Leaders: Carleton Shay and Rob Langsdorf
Last year two or three trips to the Big 4 were scheduled in the spring, but all were canceled because of rain or snow. This year the two trips scheduled succeeded, but with different leaders than those who put them in the Schedule. On ours, Frank Goodykoontz was to co-lead, but his back wouldn't permit it. Fortunately, Rob Langsdorf, ex-San Diego Chapter Chair and M-rated leader kept the trip alive. Originally nine signed up, but the LA heat dissuaded all but four of us to brave it.

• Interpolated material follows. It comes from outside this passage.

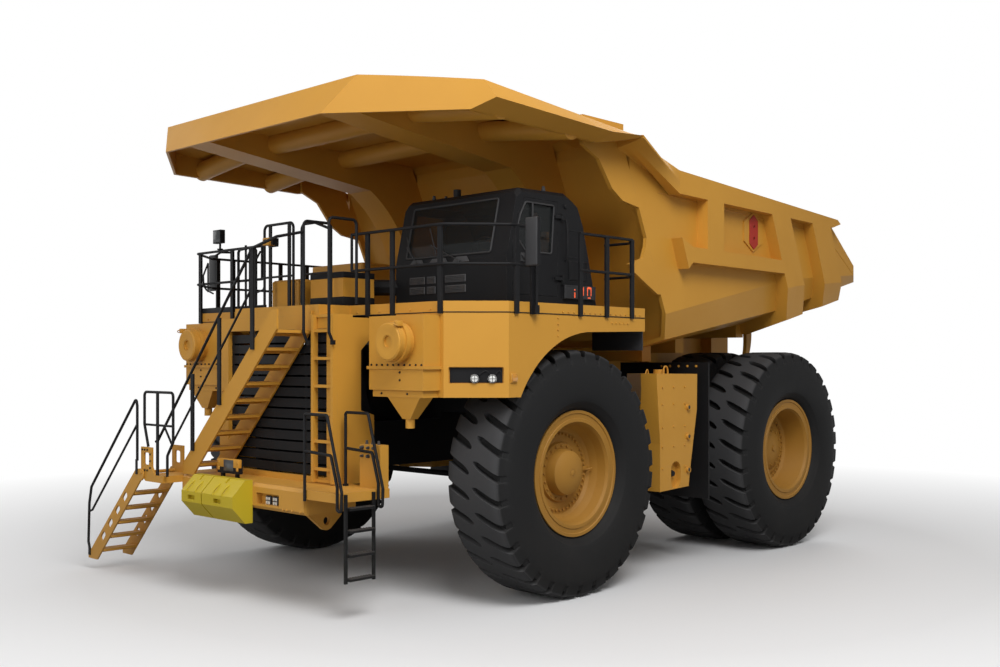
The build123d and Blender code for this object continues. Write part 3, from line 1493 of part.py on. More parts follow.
# ================================================================ hoist
barrel_length = 1330
stage_start = 180
hoist_rise = hoist_eye_z - hoist_foot_z
hoist_run = hoist_eye_aft - hoist_foot_aft
hoist_length = math.hypot(hoist_rise, hoist_run)
hoist_direction = (0, hoist_run / hoist_length, hoist_rise / hoist_length)
for side, sign in sides:
    foot = (sign * hoist_x, aft(hoist_foot_aft), hoist_foot_z)
    hoist_plane = Plane(origin=foot, x_dir=(1, 0, 0), z_dir=hoist_direction)
    foot_plane = Plane(origin=(sign * hoist_x - 75, aft(hoist_foot_aft), hoist_foot_z), z_dir=(1, 0, 0))
    with BuildPart() as hoist_barrel:
        with BuildSketch(hoist_plane):
            Circle(barrel_radius)
        extrude(amount=barrel_length)
        with BuildSketch(hoist_plane.offset(barrel_length - 90)):
            Circle(barrel_radius + 22)
        extrude(amount=90)
        with BuildSketch(foot_plane):
            Circle(120)
        extrude(amount=150)
        with BuildSketch(hoist_plane.offset(stage_start - 10)):
            Circle(stage_radius + slide_clearance)
        extrude(amount=barrel_length, mode=Mode.SUBTRACT)
        with BuildSketch(foot_plane.offset(-200)):
            Circle(hoist_pin_radius + pin_clearance)
        extrude(amount=500, mode=Mode.SUBTRACT)
    finish(hoist_barrel, f"hoist_barrel_{side}")
    with BuildPart() as hoist_stage:
        with BuildSketch(hoist_plane.offset(stage_start)):
            Circle(stage_radius)
            Circle(rod_radius + slide_clearance, mode=Mode.SUBTRACT)
        extrude(amount=barrel_length - stage_start + 50)
    finish(hoist_stage, f"hoist_stage_{side}")
    eye_plane = Plane(origin=(sign * hoist_x - 70, aft(hoist_eye_aft), hoist_eye_z), z_dir=(1, 0, 0))
    with BuildPart() as hoist_rod:
        with BuildSketch(hoist_plane.offset(stage_start + 10)):
            Circle(rod_radius)
        extrude(amount=hoist_length - stage_start - 70)
        with BuildSketch(eye_plane):
            Circle(115)
        extrude(amount=140)
    finish(hoist_rod, f"hoist_rod_{side}")
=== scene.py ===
"""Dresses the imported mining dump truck: paint, rubber, glass and the fine parts on its bodies.

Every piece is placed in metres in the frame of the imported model: +X is the truck's left,
-Y its nose, +Z up, floor at Z = 0.
"""

import json
import logging
import math
from collections.abc import Iterator, Sequence
from contextlib import contextmanager
from dataclasses import dataclass
from enum import Enum

import bpy
from mathutils import Matrix, Vector

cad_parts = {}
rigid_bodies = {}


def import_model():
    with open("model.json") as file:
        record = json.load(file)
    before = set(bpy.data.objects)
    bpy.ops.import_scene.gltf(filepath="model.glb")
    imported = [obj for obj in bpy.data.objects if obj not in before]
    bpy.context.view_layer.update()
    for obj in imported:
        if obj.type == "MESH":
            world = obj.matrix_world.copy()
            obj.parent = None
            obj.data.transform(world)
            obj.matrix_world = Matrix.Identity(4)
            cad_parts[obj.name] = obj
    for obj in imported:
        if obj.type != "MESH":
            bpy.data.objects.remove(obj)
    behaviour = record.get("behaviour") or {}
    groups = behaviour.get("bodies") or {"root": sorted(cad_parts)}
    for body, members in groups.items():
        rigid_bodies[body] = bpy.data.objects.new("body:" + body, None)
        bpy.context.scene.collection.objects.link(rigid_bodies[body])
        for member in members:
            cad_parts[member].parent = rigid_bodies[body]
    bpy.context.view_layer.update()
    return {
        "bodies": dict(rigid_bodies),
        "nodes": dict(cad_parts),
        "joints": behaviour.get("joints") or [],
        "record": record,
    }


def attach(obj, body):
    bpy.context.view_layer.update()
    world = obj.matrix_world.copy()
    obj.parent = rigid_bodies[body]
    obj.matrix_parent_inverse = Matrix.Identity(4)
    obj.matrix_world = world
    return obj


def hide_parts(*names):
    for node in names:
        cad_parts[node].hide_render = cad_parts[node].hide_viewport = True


log = logging.getLogger("truck")

Colour = tuple[float, float, float]
Spot = tuple[float, float, float]

FRONT_AXLE_Y = -2.775
REAR_AXLE_Y = 3.045
HUB_Z = 1.710
DECK_Z = 4.030
SIDES = (("left", 1.0), ("right", -1.0))
OUTSIDE_X = 4.2
AHEAD_OF_NOSE = -4.0


def aft(distance: float) -> float:
    """Return the Y of a place this far behind the front axle."""
    return FRONT_AXLE_Y + distance


class Axis(Enum):
    """Directions that turned pieces stand along."""

    LEFT = (1.0, 0.0, 0.0)
    RIGHT = (-1.0, 0.0, 0.0)
    NOSE = (0.0, -1.0, 0.0)
    TAIL = (0.0, 1.0, 0.0)
    UP = (0.0, 0.0, 1.0)
    DOWN = (0.0, 0.0, -1.0)

    @property
    def way(self) -> Vector:
        """Return the direction as a vector."""
        return Vector(self.value)


# ------------------------------------------------------------------ shared shader groups
class NodeTree:
    """Thin wrapper that adds and joins shader nodes."""

    def __init__(self, tree: bpy.types.NodeTree) -> None:
        """Keep the tree that nodes are added to."""
        self.tree = tree

    def add(self, kind: str, **settings: object) -> bpy.types.Node:
        """Add a node and set its properties.

        Args:
            kind: The node's type name without its ShaderNode prefix.
            settings: Properties of the node, by name.

        Returns:
            The new node.
        """
        node = self.tree.nodes.new(f"ShaderNode{kind}")
        for name, value in settings.items():
            setattr(node, name, value)
        return node

    def feed(self, node: bpy.types.Node, **inputs: object) -> bpy.types.Node:
        """Give a node's inputs a value or a link each.

        Args:
            node: The node whose inputs are set.
            inputs: Socket names with underscores for spaces; an output socket is linked.

        Returns:
            The same node.
        """
        for name, value in inputs.items():
            socket = node.inputs[name.replace("_", " ")]
            if isinstance(value, bpy.types.NodeSocket):
                self.tree.links.new(value, socket)
            else:
                socket.default_value = value
        return node

    def math(
        self, operation: str, first: object, second: object = 0.0, clamp: bool = False
    ) -> bpy.types.NodeSocket:
        """Add a Math node and return its output.

        Args:
            operation: The operation's name.
            first: A number or a socket.
            second: A number or a socket.
            clamp: Whether the result is kept between 0 and 1.

        Returns:
            The output socket.
        """
        node = self.add("Math", operation=operation, use_clamp=clamp)
        for socket, value in zip(node.inputs, (first, second)):
            if isinstance(value, bpy.types.NodeSocket):
                self.tree.links.new(value, socket)
            else:
                socket.default_value = value
        return node.outputs[0]

    def blend(self, factor: object, first: object, second: object) -> bpy.types.NodeSocket:
        """Mix two colours.

        Args:
            factor: Number or socket, 0 for the first colour.
            first: Colour or socket.
            second: Colour or socket.

        Returns:
            The mixed colour's socket.
        """
        node = self.add("Mix", data_type="RGBA")
        for index, value in ((0, factor), (6, first), (7, second)):
            if isinstance(value, bpy.types.NodeSocket):
                self.tree.links.new(value, node.inputs[index])
            else:
                plain = (*value, 1.0) if isinstance(value, tuple) else value
                node.inputs[index].default_value = plain
        return node.outputs[2]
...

We were not your typical Los Angeles group: Rob from La Jolla, Ken Jones, who flew down from Newcastle, Washington (near Seattle); Mars Bonfire from Quartz Hill (who went with Peter Doggett's Big 4 trip less than a month before, and thought he would try it again), and myself. Even the ones who bowed out were from all over the state: San Diego, Banning and San Jose to name a few. How's that for an Angeles Chapter outing!

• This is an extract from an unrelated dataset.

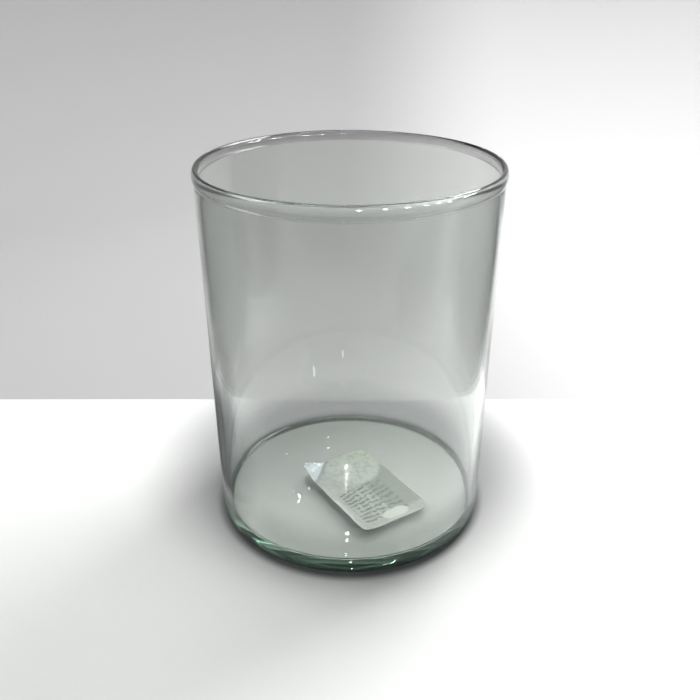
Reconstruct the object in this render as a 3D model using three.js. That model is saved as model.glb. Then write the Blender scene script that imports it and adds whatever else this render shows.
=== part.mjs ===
// Glass cylinder vase: a one-piece glass vessel with a label on its inner floor.
// Millimetres, +Z up. The origin is on the vessel's axis, at the plane the foot stands on.
import * as THREE from "three";
import { mergeVertices } from "three/addons/utils/BufferGeometryUtils.js";

// ---- Vessel ----
const HEIGHT = 153;
const RIM_RADIUS = 60; // outside of the rim bead
const BEAD_HEIGHT = 5.4;
const BEAD_OUT = 0.7; // how far the bead stands out of the wall
const BEAD_IN = 0.2; // and how far into the mouth
const FOOT_WALL_RADIUS = 58; // outside of the wall, just above the heel
const WALL_AT_RIM = 2;
const WALL_AT_FOOT = 2.7;
const HEEL_RADIUS = 3.6;
const FLOOR_Z = 6.4; // top of the base
const FLOOR_FILLET = 2.2; // between the inner floor and the wall
const FOOT_RING_WIDTH = 4; // the flat ring that the vase stands on
const KICK = 1.2; // how far the middle of the hollow underside is raised
const RADIAL_SEGMENTS = 72;
const CORNER_STEPS = 5; // straight pieces to each rounded corner
const BEAD_STEPS = 9;
const UNDERSIDE_STEPS = 6;

const GLASS_COLOUR = 0xdfe9e3;

// ---- Label ----
const LABEL_WIDTH = 35;
const LABEL_HEIGHT = 53;
const SHARP_CORNER = 1.5; // radius of the label's lower left corner
const ROUND_CORNER = 5; // and of its other three
const LABEL_CENTRE = [5.7, -7.4];
const LABEL_TURN = THREE.MathUtils.degToRad(33);
const LABEL_GAP = 0.3; // left under the adhesive and under the film
const ADHESIVE_THICKNESS = 0.2;
const ADHESIVE_INSET = 1;
const FILM_THICKNESS = 0.3;
const FREE_EDGE = 9; // width of the lifted strip, along the label's left edge
const EDGE_LIFT = 1.9;
const CORNER_REACH = 12.5; // how far the fold reaches from the label's upper left corner
const CORNER_LIFT = 5;
const FILM_COLUMNS = 14;
const FILM_ROWS = 20;

const FILM_COLOUR = 0xd9dfd9;
const ADHESIVE_COLOUR = 0xc9cdb8;

/** Points along part of an ellipse, from one angle to another, both ends included. */
function arc(centreR, centreZ, radiusR, radiusZ, fromAngle, toAngle, steps) {
  const points = [];
  for (let i = 0; i <= steps; i++) {
    const angle = fromAngle + ((toAngle - fromAngle) * i) / steps;
    const r = centreR + radiusR * Math.cos(angle);
    const z = centreZ + radiusZ * Math.sin(angle);
    points.push(new THREE.Vector2(r, z));
  }
  return points;
}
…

The weather was better than anticipated the first two days: warm, but with a strong cool breeze. We hiked into Chokecherry Spring, ate lunch and then did Samon. Although water was not flowing through the pipe at Chokecherry Spring, there was plenty of water flowing over the rocks, so water was no problem. We decided to camp at Chokecherry rather than slog up the road to the saddle for the night. The next day we donned our packs, took extra water since we weren't sure whether the creek would be flowing at Madulce Station, and hiked to the saddle. We then dropped the packs, climbed Big Pine and West Big Pine, and returned to the saddle for a late lunch. We then put on our packs again, hiked to the trail junction for Madulce (a sign there says 2 miles to the peak but it seems like more), dropped our packs, climbed Madulce, returned, and dropped to Madulce Station about a thousand feet below. The creek there was flowing nicely, and the campground is one of the better ones we use, shaded by oaks. The Station even has an outhouse!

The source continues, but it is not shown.